Il tour di Conte toccherà anche Milano e Torino, poi scenderà al sud, prima di finire a Roma, quando la Manovra entrerà nel vivo. Tuttavia il debutto non poteva che cominciare qui a Napoli: 41 per cento alle ultime politiche, con punte bulgare nei lembi di città più slabbrati. “No a Gomorra”, si legge all’ingresso di Scampia Secondigliano. Dati Inps: a Napoli una persona su sei beneficia della misura, c’è l’importo medio più alto d’Italia (665 euro), i contratti di lavoro attivati sono stati in tre anni pari a zero. “La responsabilità è delle regioni, il Reddito è un’esigenza”, dice Federico Cafiero de Raho, già procuratore antimafia, ora onorevole grillino. In piazza Pratt intanto si è messo a piovere. Ma il comitato dei disoccupati agita un lungo striscione contro il caro vita e contro Meloni. Cento persone più il circo stampa, in un parchetto cinto da un serpentone di palazzi alti undici piani. Onorevoli M5s campani in attesa del capo, l’ex presidente della Camera Roberto Fico è appena arrivato con il solito jeeppone blu metallizzato (da neo presidente della Camera si presentò a Montecitorio in autobus).

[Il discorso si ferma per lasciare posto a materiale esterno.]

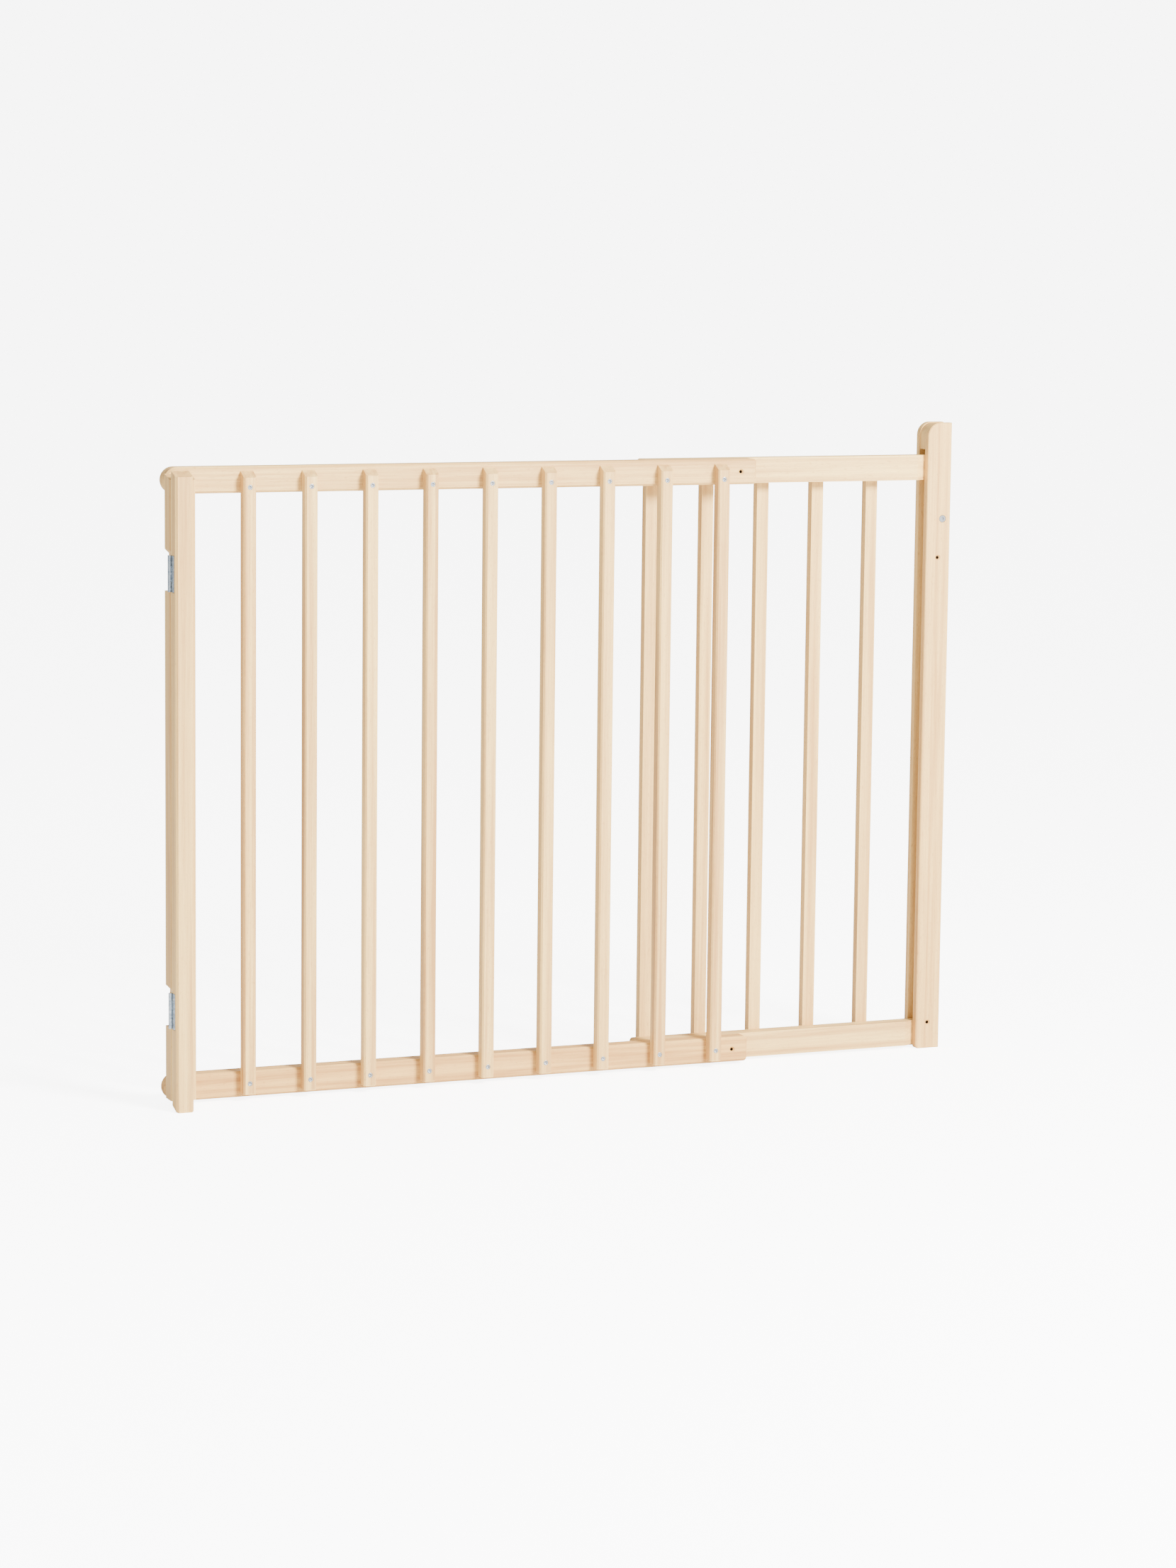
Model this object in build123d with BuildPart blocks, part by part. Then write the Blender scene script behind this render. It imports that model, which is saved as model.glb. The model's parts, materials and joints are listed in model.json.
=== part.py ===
from build123d import *
import os

# Extending wooden safety gate: two slatted panels that slide past each other, hinged to a
# wall batten at the left and held at the right by a catch post with a slot for its tongues.
# Millimetres, +Z up, +X towards the catch, -Y towards the person in front of the gate.
# The origin is on the floor, under the middle of the whole gate's box.

# ---- Driving dimensions ----
front_slat_pitch = 73.0      # centre to centre, leaves gaps of 58 between slats
rear_slat_pitch = 72.0
slat_width = 15.0
slat_depth = 13.0
slat_edge_chamfer = 1.8
slat_bottom = 9.0
slat_top = 724.0
slat_top_slant = 7.0         # the outer edge of the top is this much lower
front_slat_count = 9
rear_slat_count = 5
first_front_slat = 96.5      # left face of the stile to the middle of a panel's first slat
first_rear_slat = 610.5
screw_levels = (21.5, 706.0)

rail_height = 30.0
rail_depth = 20.0
rail_chamfer = 2.5
rail_corner_radius = 4.0
rear_rail_chamfer = 1.0
rail_levels = (4.0, 699.0)   # undersides of the bottom and top rails
front_rail_length = 727.5
rear_rail_start = 590.0
panel_gap = 0.5              # between front and rear rails

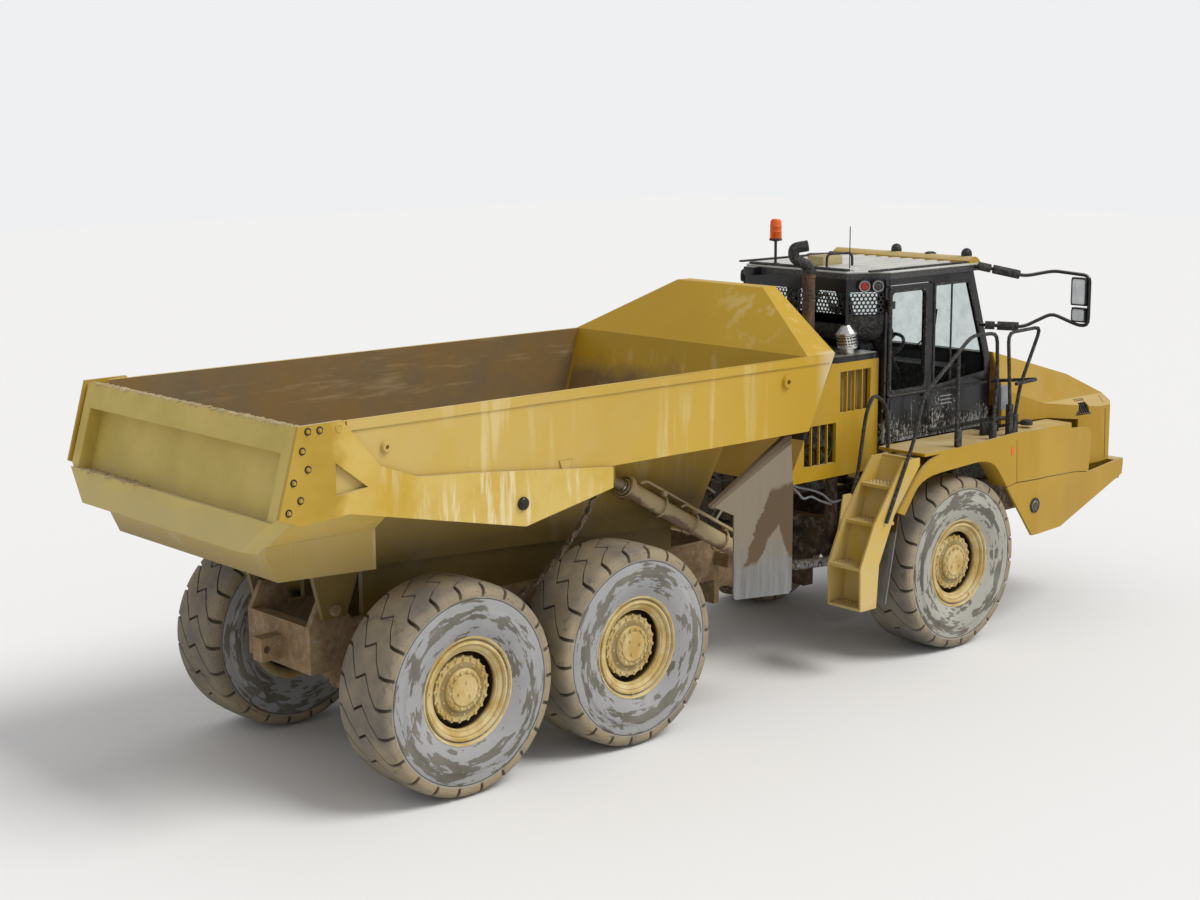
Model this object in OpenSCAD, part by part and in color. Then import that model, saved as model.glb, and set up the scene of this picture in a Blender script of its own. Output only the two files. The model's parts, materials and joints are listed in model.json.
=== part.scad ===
/* [Stations] */
// Front axle to the front of the bumper
front_reach = 2900; // [2700:10:3100]
// Front axle to the steering pivot behind it
hitch_back = 1490; // [1480:5:1520]
// Steering pivot to the middle axle
hitch_to_mid = 2550; // [2530:10:2700]
// Middle axle to the rear axle
axle_gap = 1670; // [1640:5:1800]
// Rear axle to the rearmost point of the tailgate
rear_reach = 1690; // [1600:10:1800]

/* [Wheels] */
// Outer radius of a tyre at the lug tips
tyre_r = 800; // [760:5:815]
// Width of a tyre
tyre_w = 600; // [520:5:620]
// Depth of the tread lugs
lug_h = 38; // [20:1:45]
// Number of lugs round a tyre
lugs = 22; // [16:1:30]
// Width of the sloping shoulder of the tyre
shoulder_r = 70; // [40:5:90]
// Lateral place of a tyre's middle plane
track_half = 1140; // [1120:5:1160]
// Outer radius of the rim flange
rim_r = 368; // [340:1:380]
// Thickness of the rim
rim_t = 22; // [15:1:30]
// Depth of the wheel disc behind the outer flange
disc_depth = 190; // [120:5:220]
// Radius of the planetary hub
planet_r = 215; // [180:5:240]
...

Sguardi arrabbiati, sorrisi affatto smaglianti, qui a Scampia. “La zona è stata recuperata rispetto a prima”. E’ anche merito del Reddito, dirà Conte, appena fa capolino con una posa da Cristo pantocratore. Breve discorso e si inizia con il format. Parlano quattro percettori: Salvatore, Giuseppina, Maria e un ragazzo che non si presenta. L’ex premier tiene loro il microfono. Inizia il racconto. Miseria, mancanza di lavoro, disagio sociale. Urla a favore di telecamere. “Avevo perso il lavoro, grazie al Reddito potrò fare un regalo a Natale ai miei sei figli”. “Ho dormito anche per strada”. “Prendevo 300 euro al mese, come faccio a vivere?”.
“Voglio lavorare, ho studiato, ma non posso essere deportata al nord”. “Grazie, presidente”. L’ex premier intervista, interrompe, abbraccia questi testimonial, richiama la piazza a non insultare Meloni. “Le diciamo che il Reddito non si tocca fino a quando tutti avranno un lavoro”. Applausi. Il tour continuerà mentre il Pd è alle prese con le primarie. “Almeno a noi qui ci fanno entrare, ma a uno del Pd?”, si chiede Michele Gubitosa, vicepresidente del M5s. “Non ha ragione il nord ad attaccarci, sbaglia di sicuro anche il sud, i cui problemi provengono da lontano: guarderei piuttosto ai governi che continuano a susseguirsi al contrario della Germania”, dice al Foglio Aurelio De Laurentis, presidente del Napoli che sogna lo scudetto. Quasi più del Reddito.